## Written problem
Exactly the lines from the line with "add_case_body(case_axes)" to the line with "if empty is" should be extracted, both included, with no other lines.

## Provided material
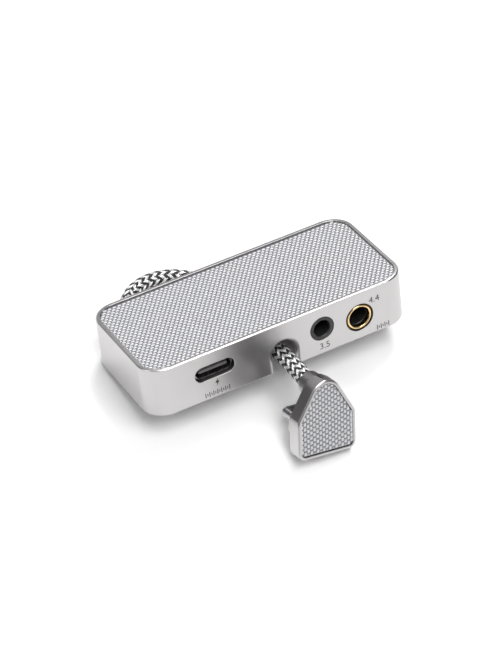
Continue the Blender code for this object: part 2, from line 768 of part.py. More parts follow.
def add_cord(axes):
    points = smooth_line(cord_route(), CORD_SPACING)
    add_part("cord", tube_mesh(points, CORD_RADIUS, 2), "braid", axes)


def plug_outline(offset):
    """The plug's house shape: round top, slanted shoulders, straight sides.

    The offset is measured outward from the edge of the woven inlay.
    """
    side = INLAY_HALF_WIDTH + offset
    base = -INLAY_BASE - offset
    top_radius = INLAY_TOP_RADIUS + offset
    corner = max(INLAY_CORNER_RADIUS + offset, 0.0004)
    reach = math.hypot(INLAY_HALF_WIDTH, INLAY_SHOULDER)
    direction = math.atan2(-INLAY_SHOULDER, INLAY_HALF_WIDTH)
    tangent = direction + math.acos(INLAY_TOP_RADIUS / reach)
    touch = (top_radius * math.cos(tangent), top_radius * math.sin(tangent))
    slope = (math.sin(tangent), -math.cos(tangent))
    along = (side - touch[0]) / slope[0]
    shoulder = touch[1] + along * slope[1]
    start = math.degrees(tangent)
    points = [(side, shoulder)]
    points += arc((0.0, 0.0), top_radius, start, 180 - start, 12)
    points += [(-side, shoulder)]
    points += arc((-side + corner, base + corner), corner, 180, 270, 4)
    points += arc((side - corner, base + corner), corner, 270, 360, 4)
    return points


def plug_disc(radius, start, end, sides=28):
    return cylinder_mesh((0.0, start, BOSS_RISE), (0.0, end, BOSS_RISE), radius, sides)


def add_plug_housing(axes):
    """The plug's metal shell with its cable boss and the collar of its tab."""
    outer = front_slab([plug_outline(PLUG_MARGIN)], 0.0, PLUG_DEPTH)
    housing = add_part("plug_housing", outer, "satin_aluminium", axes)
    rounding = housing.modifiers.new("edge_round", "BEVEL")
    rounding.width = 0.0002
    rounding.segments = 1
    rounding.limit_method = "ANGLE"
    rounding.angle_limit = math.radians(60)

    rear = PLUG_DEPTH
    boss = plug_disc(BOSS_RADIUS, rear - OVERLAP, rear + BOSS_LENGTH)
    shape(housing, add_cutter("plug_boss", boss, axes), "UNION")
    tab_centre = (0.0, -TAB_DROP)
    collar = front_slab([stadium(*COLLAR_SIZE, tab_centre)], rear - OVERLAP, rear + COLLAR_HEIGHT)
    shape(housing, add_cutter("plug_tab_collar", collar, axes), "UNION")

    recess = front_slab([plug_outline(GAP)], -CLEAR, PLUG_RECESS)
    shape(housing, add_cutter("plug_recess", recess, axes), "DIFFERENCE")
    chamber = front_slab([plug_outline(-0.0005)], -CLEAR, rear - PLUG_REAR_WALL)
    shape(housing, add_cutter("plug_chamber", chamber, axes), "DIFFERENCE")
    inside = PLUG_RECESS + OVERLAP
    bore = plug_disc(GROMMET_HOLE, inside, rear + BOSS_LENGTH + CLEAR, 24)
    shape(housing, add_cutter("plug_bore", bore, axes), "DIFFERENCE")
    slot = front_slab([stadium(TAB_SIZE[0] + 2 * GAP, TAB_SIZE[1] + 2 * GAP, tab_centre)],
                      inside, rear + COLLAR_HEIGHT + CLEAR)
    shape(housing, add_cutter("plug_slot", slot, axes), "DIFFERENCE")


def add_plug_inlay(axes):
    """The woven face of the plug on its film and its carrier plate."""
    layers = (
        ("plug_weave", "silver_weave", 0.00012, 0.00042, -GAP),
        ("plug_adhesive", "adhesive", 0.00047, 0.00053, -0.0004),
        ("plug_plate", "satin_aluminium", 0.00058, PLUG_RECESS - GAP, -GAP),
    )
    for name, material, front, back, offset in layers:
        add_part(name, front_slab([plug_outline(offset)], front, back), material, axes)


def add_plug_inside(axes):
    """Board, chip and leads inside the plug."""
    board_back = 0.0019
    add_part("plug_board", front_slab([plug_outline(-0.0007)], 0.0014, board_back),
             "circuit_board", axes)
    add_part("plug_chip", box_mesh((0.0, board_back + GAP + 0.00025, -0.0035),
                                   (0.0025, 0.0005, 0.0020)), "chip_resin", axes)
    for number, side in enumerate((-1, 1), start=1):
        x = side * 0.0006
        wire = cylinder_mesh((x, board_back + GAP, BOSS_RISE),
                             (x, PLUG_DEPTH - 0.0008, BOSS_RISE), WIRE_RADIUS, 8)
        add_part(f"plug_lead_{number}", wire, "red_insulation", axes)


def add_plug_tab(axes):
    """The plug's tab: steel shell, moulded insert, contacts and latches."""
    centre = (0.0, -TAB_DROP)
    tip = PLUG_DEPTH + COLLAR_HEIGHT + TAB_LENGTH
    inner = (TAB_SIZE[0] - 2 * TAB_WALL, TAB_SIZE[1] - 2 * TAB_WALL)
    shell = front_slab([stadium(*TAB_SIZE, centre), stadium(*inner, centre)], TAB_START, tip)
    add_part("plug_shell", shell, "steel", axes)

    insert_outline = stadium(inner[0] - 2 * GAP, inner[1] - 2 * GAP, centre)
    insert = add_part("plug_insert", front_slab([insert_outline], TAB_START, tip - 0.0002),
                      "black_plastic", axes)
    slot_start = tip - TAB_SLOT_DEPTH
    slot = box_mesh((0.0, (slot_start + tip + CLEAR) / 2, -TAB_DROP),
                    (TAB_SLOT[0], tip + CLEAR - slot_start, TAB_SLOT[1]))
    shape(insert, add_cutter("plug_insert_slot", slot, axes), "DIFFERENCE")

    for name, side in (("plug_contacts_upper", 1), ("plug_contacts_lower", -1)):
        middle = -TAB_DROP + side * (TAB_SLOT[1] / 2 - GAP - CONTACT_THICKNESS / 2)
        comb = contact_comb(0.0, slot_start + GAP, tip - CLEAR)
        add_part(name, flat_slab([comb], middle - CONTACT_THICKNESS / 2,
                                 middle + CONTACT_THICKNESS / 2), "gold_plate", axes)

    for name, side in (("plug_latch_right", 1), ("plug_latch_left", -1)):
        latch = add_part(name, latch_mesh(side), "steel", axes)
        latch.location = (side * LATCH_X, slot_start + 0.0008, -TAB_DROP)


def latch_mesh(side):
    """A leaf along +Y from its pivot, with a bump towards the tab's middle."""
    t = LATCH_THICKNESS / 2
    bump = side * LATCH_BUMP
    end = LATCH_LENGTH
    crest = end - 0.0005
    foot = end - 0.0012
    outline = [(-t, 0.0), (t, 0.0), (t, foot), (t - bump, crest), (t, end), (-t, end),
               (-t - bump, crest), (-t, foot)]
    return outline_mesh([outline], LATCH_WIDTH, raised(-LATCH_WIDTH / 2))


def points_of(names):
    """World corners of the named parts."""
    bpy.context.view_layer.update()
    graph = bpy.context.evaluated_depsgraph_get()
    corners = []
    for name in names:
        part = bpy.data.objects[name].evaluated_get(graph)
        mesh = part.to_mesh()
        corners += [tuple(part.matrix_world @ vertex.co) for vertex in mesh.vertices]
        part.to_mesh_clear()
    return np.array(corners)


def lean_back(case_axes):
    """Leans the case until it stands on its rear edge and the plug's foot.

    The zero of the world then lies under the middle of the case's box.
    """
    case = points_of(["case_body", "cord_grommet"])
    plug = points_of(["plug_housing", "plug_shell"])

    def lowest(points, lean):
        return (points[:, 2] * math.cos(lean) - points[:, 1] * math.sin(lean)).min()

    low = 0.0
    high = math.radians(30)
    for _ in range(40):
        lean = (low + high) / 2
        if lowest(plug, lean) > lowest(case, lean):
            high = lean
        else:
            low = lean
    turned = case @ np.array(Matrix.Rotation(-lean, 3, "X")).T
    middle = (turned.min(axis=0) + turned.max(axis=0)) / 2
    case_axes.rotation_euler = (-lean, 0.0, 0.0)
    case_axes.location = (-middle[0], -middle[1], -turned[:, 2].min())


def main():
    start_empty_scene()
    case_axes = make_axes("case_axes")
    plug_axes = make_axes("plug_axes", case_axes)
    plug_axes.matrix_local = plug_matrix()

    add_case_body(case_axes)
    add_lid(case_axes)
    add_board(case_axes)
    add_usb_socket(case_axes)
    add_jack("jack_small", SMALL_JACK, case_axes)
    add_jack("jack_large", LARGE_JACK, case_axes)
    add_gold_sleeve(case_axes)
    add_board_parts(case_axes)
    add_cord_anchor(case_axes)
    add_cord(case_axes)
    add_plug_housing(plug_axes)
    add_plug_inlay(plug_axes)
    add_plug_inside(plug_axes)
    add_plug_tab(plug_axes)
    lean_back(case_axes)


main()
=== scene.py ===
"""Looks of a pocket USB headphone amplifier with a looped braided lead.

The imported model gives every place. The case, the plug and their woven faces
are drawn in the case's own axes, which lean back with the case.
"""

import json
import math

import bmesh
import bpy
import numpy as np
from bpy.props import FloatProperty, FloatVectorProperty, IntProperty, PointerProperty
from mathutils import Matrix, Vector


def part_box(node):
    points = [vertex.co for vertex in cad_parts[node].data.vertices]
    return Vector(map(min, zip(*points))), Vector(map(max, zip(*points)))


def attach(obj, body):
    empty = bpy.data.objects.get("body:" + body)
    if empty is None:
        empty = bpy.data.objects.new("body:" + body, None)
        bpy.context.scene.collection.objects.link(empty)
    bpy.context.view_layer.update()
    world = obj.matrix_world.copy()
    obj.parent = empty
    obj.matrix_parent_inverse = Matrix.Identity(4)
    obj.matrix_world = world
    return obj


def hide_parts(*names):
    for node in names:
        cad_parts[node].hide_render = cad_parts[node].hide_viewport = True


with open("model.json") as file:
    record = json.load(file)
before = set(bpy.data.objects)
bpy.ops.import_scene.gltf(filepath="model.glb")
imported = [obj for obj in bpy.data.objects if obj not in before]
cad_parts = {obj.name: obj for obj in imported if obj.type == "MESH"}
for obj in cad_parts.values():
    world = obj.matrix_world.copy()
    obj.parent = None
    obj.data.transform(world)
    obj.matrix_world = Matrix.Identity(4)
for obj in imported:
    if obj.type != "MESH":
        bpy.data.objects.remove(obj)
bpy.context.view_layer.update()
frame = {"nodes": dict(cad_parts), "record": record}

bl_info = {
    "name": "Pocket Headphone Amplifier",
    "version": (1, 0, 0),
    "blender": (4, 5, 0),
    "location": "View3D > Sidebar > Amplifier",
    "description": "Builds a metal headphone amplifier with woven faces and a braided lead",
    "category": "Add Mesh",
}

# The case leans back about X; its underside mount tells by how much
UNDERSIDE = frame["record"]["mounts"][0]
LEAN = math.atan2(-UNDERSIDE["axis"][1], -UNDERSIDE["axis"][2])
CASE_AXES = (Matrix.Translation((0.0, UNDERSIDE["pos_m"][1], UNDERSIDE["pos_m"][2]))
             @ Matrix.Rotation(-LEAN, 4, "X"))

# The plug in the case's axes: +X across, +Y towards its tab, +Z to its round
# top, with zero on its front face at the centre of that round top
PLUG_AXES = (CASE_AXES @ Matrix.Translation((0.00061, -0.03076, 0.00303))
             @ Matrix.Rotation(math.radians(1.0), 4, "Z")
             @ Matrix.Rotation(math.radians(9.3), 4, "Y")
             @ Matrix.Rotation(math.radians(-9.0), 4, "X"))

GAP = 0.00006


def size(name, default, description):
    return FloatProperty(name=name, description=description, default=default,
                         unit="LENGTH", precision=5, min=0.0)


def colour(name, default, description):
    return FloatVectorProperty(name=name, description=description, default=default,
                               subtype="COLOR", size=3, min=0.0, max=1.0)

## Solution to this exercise
    add_case_body(case_axes)
    add_lid(case_axes)
    add_board(case_axes)
    add_usb_socket(case_axes)
    add_jack("jack_small", SMALL_JACK, case_axes)
    add_jack("jack_large", LARGE_JACK, case_axes)
    add_gold_sleeve(case_axes)
    add_board_parts(case_axes)
    add_cord_anchor(case_axes)
    add_cord(case_axes)
    add_plug_housing(plug_axes)
    add_plug_inlay(plug_axes)
    add_plug_inside(plug_axes)
    add_plug_tab(plug_axes)
    lean_back(case_axes)


main()
=== scene.py ===
"""Looks of a pocket USB headphone amplifier with a looped braided lead.

The imported model gives every place. The case, the plug and their woven faces
are drawn in the case's own axes, which lean back with the case.
"""

import json
import math

import bmesh
import bpy
import numpy as np
from bpy.props import FloatProperty, FloatVectorProperty, IntProperty, PointerProperty
from mathutils import Matrix, Vector


def part_box(node):
    points = [vertex.co for vertex in cad_parts[node].data.vertices]
    return Vector(map(min, zip(*points))), Vector(map(max, zip(*points)))


def attach(obj, body):
    empty = bpy.data.objects.get("body:" + body)
    if empty is None:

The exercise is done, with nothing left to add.